A second option for funding could be found in a partnership between the Association of Oregon Counties and the Chief Justice of the Supreme Court of Oregon. “That program persuades the legislature to allocate money for the repair of courthouses or for the replacement of courthouses,” said Dixon. The problem with this option is that it’s a competitive process and, while the partnership could pay up to 50% of the cost for repairs, it’s hard for a county building to get on the list.
Multnomah County is getting $120 million from the program to build their new courthouse, a project listed at a total cost of $250 million. “These possibilities exist,” Dixon explained, “but in our case, we would have to get on the list—we aren’t on it—and it would be a few years away, and we wouldn’t get nearly the amount of money that they would get.”
There is a third option. “We’re looking for state or federal money to fund this,” said County Commissioner Chair Annabelle Jaramillo.
“I think it would take a bond measure,” expanded Vice Chair County Commissioner Anne Schuster. “We have so many facilities, we don’t think we can fund it on our own.” However, this choice is no simpler than the previous two. “In order to go through with a bond measure, the county would need a campaign and election, not to mention bids to allow the measure to be approved,” said Schuster. “That would need to be on an accelerated timeline.”
“I think anything would be a couple of years away,” added Dixon, when asked about how long it would take to secure a bond.
While unsure about where Corvallis would get the money to retrofit the courthouse, the commissioners are even less confident about whether the price tag on the repairs would be worth it. “There’s still no guarantees,” said Schuster. “We could put $10 million into this and after an earthquake it could still be unusable.
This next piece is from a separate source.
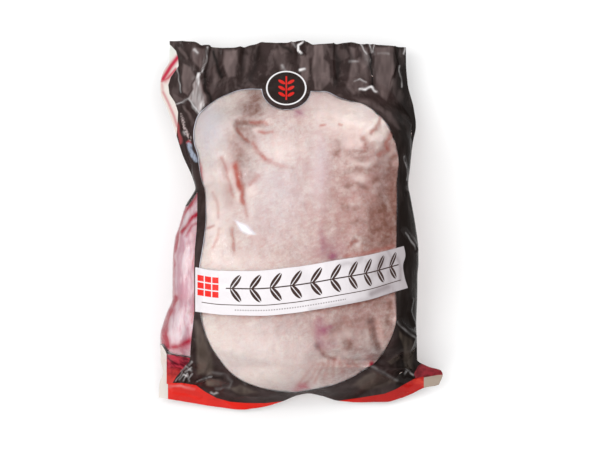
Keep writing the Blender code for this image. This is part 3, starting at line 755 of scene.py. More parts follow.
def even_and_sine(count):
    """Shares from -1 to 1, closer together at both ends."""
    t = np.linspace(-1.0, 1.0, count)
    return (1.0 - CROWDING) * t + CROWDING * np.sin(np.pi / 2.0 * t)


def grid_faces(rows, columns):
    """Return the triangles of a grid of points, wound to face up.

    Each triangle has a point inside the rim, so that two grids can share their rims.
    """
    row, column = np.meshgrid(np.arange(rows - 1), np.arange(columns - 1), indexing="ij")
    a = (row * columns + column).ravel()
    b, d = a + 1, a + columns
    c = d + 1
    pairs = np.stack((a, b, c, a, c, d), 1)
    for corner in (columns - 2, (rows - 2) * (columns - 1)):
        pairs[corner] = a[corner], b[corner], d[corner], b[corner], c[corner], d[corner]
    return pairs.reshape(-1, 3)


def grid_normals(points):
    """Return the upward unit normals of a grid of points."""
    normal = np.cross(np.gradient(points, axis=1), np.gradient(points, axis=0))
    return normal / np.maximum(np.linalg.norm(normal, axis=2, keepdims=True), 1e-12)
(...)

If you don’t have the money, you try to get people out of there.”
At the latest meeting, the commissioners discovered yet another problem related to funding. “One thing I learned about that is worrisome,” said Schuster, “is that FEMA is looking to put a possible disaster deductible in place.” FEMA, or the Federal Emergency Management Agency, charges counties with possible disaster sites large insurance deductibles when buildings are found to be unsafe given the prospect of a natural disaster, like an earthquake. In the case of Tillamook, where 17 disaster sites have been declared since 1997, the city was made to pay a deductible. “They are just in the middle of talking about it,” said Schuster, “and maybe it could [be paid] through the state… but it is worrisome in case something does happen.”
County officials say they are doing their best to find a solution for where to accommodate space for courthouse operations while repairs would be completed. The building includes three courtrooms, records and elections rooms, and a district attorney’s office. Jaramillo explained the initial problems of fixing a building that is usually filled with people. “If we have to retrofit the courthouse, we would have to move everyone,” she said. “Our facilities people are trying to do an inventory of what might be available.”
Relocating people from a courthouse into another building is not an easy task. “With a court,” explained Schuster, “you have to transport prisoners. It’s a complex system. It’s not like moving an office building, and it’s not going to be simple.” Shuster added, “We are looking at all of our spaces right now and trying to find if there’s some space we can rent.” Given security requirements, Schuster explained such a space might need to be remodeled to fit the court’s current needs.
Benton County officials have known for over 15 years now that the courthouse will become a veritable house of cards in the matter of an earthquake. “It’s not the first time we’ve had a report telling us about the status of the building,” said Jaramillo. “We’ve been worried about it for a while.”
Though all three commissioners have been long concerned about the current issue, they find that the seismic report and analysis has, in some ways, made the issue appear even more complicated. “I’m glad we had [the report] done so we have an understanding of what the structure is like and how to keep people from being harmed,” said Dixon. “But it leaves more questions than it does answers, as far as what we do next.”
Shuster added, “We are madly trying to figure out the best approach, but have no answers yet.”